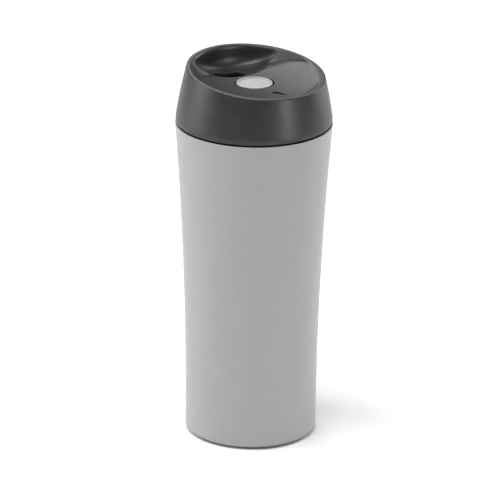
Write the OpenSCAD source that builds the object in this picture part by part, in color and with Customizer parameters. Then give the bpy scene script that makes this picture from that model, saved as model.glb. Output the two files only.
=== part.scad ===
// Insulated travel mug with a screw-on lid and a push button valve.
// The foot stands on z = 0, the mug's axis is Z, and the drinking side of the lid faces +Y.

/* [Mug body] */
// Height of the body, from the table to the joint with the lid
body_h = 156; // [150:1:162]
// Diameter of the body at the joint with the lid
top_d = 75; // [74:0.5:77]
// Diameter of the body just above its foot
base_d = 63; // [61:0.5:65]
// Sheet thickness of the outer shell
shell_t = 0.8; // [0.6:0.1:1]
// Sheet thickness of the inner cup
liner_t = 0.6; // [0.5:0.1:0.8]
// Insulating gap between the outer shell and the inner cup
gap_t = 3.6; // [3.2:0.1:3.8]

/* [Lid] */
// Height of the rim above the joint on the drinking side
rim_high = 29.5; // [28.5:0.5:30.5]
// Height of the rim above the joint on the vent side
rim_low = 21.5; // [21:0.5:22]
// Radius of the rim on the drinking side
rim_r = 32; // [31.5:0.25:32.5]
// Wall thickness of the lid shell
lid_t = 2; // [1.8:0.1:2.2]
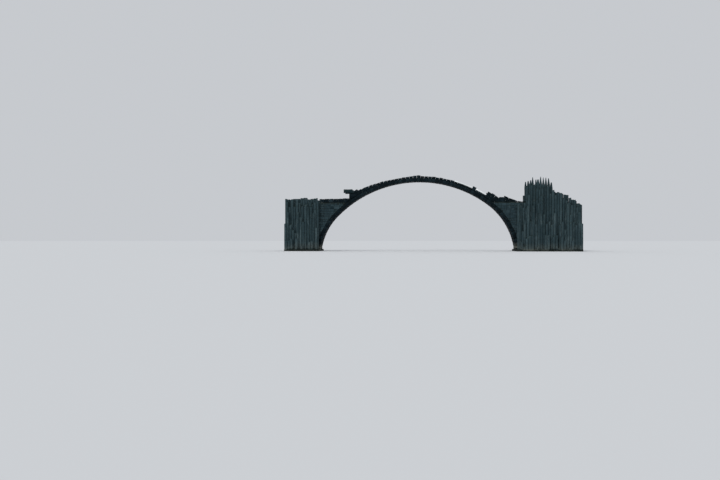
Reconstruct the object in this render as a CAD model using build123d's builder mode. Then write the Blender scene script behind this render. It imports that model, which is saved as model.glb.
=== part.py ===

- **Task description**
In this exercise, repeat all entries exactly.

- **Result for this exercise**
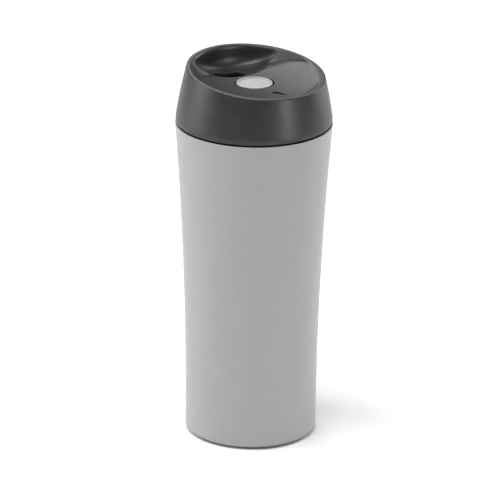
Write the OpenSCAD source that builds the object in this picture part by part, in color and with Customizer parameters. Then give the bpy scene script that makes this picture from that model, saved as model.glb. Output the two files only.
=== part.scad ===
// Insulated travel mug with a screw-on lid and a push button valve.
// The foot stands on z = 0, the mug's axis is Z, and the drinking side of the lid faces +Y.

/* [Mug body] */
// Height of the body, from the table to the joint with the lid
body_h = 156; // [150:1:162]
// Diameter of the body at the joint with the lid
top_d = 75; // [74:0.5:77]
// Diameter of the body just above its foot
base_d = 63; // [61:0.5:65]
// Sheet thickness of the outer shell
shell_t = 0.8; // [0.6:0.1:1]
// Sheet thickness of the inner cup
liner_t = 0.6; // [0.5:0.1:0.8]
// Insulating gap between the outer shell and the inner cup
gap_t = 3.6; // [3.2:0.1:3.8]

/* [Lid] */
// Height of the rim above the joint on the drinking side
rim_high = 29.5; // [28.5:0.5:30.5]
// Height of the rim above the joint on the vent side
rim_low = 21.5; // [21:0.5:22]
// Radius of the rim on the drinking side
rim_r = 32; // [31.5:0.25:32.5]
// Wall thickness of the lid shell
lid_t = 2; // [1.8:0.1:2.2]
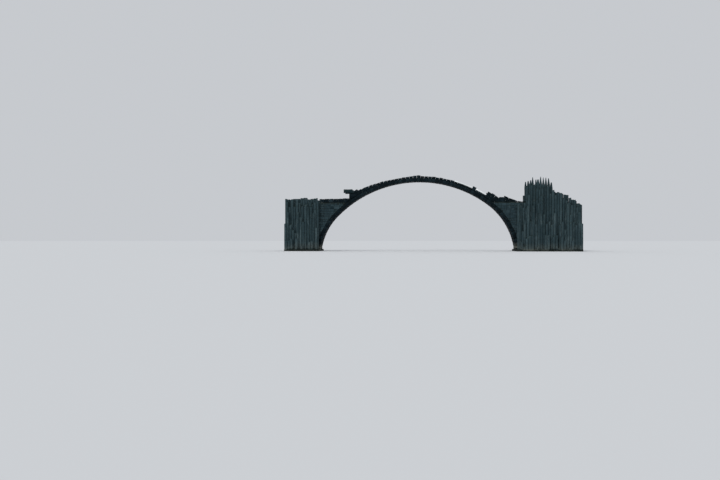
Reconstruct the object in this render as a CAD model using build123d's builder mode. Then write the Blender scene script behind this render. It imports that model, which is saved as model.glb.
=== part.py ===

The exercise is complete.